The beginnings of English glossography are to be found in the seventh century in the celebrated Canterbury school of Theodore and Hadrian. Theodore was a Greek-speaking monk from Asia and Hadrian a Latin-speaking African, and the classical curriculum of their school included both Greek and Latin. Scholars argue that the so called 'original English collection' of glosses, which served as a source for many later English as well as continental glossaries, was developed in the Canterbury school. (Lapidge )

28370.  Tue Oct 25, 2005 9:03 pm Reply with quote

best I can find is first English dictionary:

29215.  Tue Nov 01, 2005 12:36 pm Reply with quote

This is the best i can find, hope it helps

One of the earliest dictionaries known, and which is still extant today in an abridged form, is one written in Latin during the reign of the emperor Augustus. It is known by the title "De Significatu Verborum" ("On the meaning of words") and was originally compiled by Verrius Flaccus. It was twice modified in succeeding centuries, first by Festus, and then by Paul the Deacon. Verrius Flaccus' dictionary was an abridged list of difficult or antiquated words, whose usage was illustrated by quotations from early Roman authors.

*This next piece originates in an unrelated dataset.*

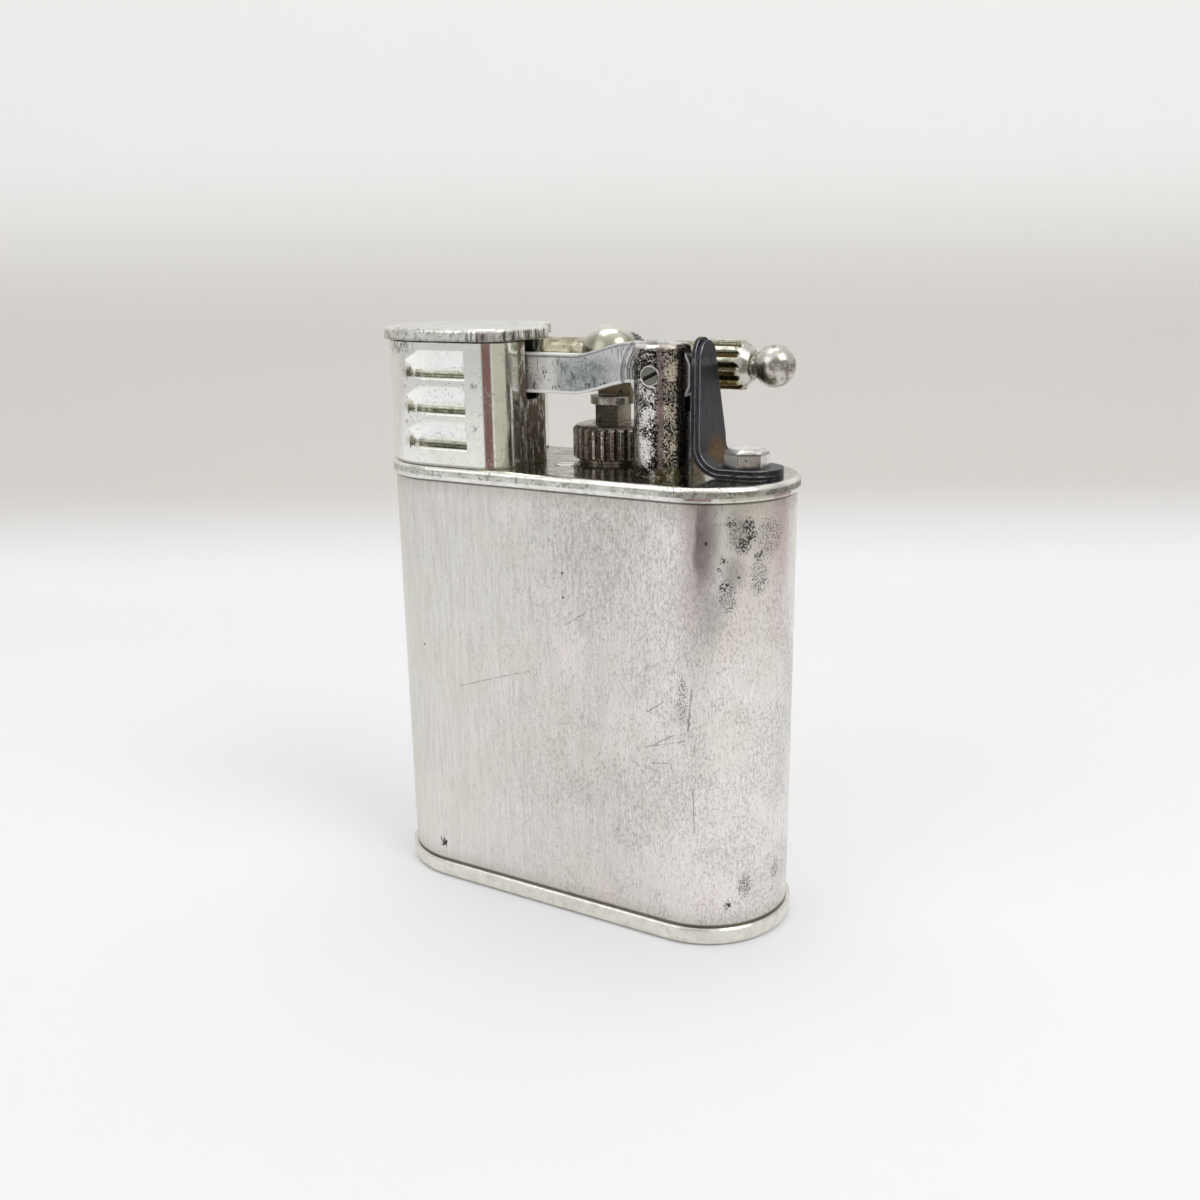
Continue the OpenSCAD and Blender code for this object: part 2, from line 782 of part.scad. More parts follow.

29241.  Tue Nov 01, 2005 3:55 pm Reply with quote

well it seems that Johnson, creditted for the first English Dictionary was preceeded by Edward Phillips some 97 years earlier. Shame that because Johnsons Dictionary had some very good definitions

29252.  Tue Nov 01, 2005 5:17 pm Reply with quote

And some gloriously wrong ones as well - the pastern defined as 'the knee of a horse' for example.

Johnson was once asked by a woman why there were mistakes in his dictionary, and he replied 'Ignorance madam. Sheer ignorance.'

29357.  Wed Nov 02, 2005 5:52 pm Reply with quote

I've got a facsimile edition of Dr Johnson's Dictionary on my desk and I am determined to find a funny definition which hasn't made the quotation books...

29359.  Wed Nov 02, 2005 6:10 pm Reply with quote

OK, well this one isn't funny but it's rather interesting.

HABERDASHER n. This word is ingeniuoufly deduced by Minfhew from habt ihr dafs, German, have you this, the expreffion of a fhopkeeper offering his wares to fale.

Wonderful idea and (who knows) it may even be true. The OED says the origin of the word haberdasher is 'unknown'.

29360.  Wed Nov 02, 2005 6:14 pm Reply with quote

This one's a bit half-hearted to fay the leaft:

HALIBUT n. A fort of fifh

29361.  Wed Nov 02, 2005 6:15 pm Reply with quote

Oddly enough, he doesn't include the word HALF-HEARTED in his Dictionary at all.

29362.  Wed Nov 02, 2005 6:19 pm Reply with quote

Ah...That's because it's not a word.

Well, "it" is, but...

29365.  Wed Nov 02, 2005 7:17 pm Reply with quote

It is a word, Nat. A hyphenated word.

29366.  Wed Nov 02, 2005 7:21 pm Reply with quote

JAGGEDNESS n. The ftate of being denticulated.

29372.  Wed Nov 02, 2005 8:01 pm Reply with quote

Oh I fay.

29386.  Wed Nov 02, 2005 8:45 pm Reply with quote

Under 'denticulated' does it say 'being in a state of jaggedness'?

29426.  Thu Nov 03, 2005 10:59 am Reply with quote

I seem to remember that he defines "cough" with at least two words that I'd need to look up - at least he adds "it is pronounced 'koff'."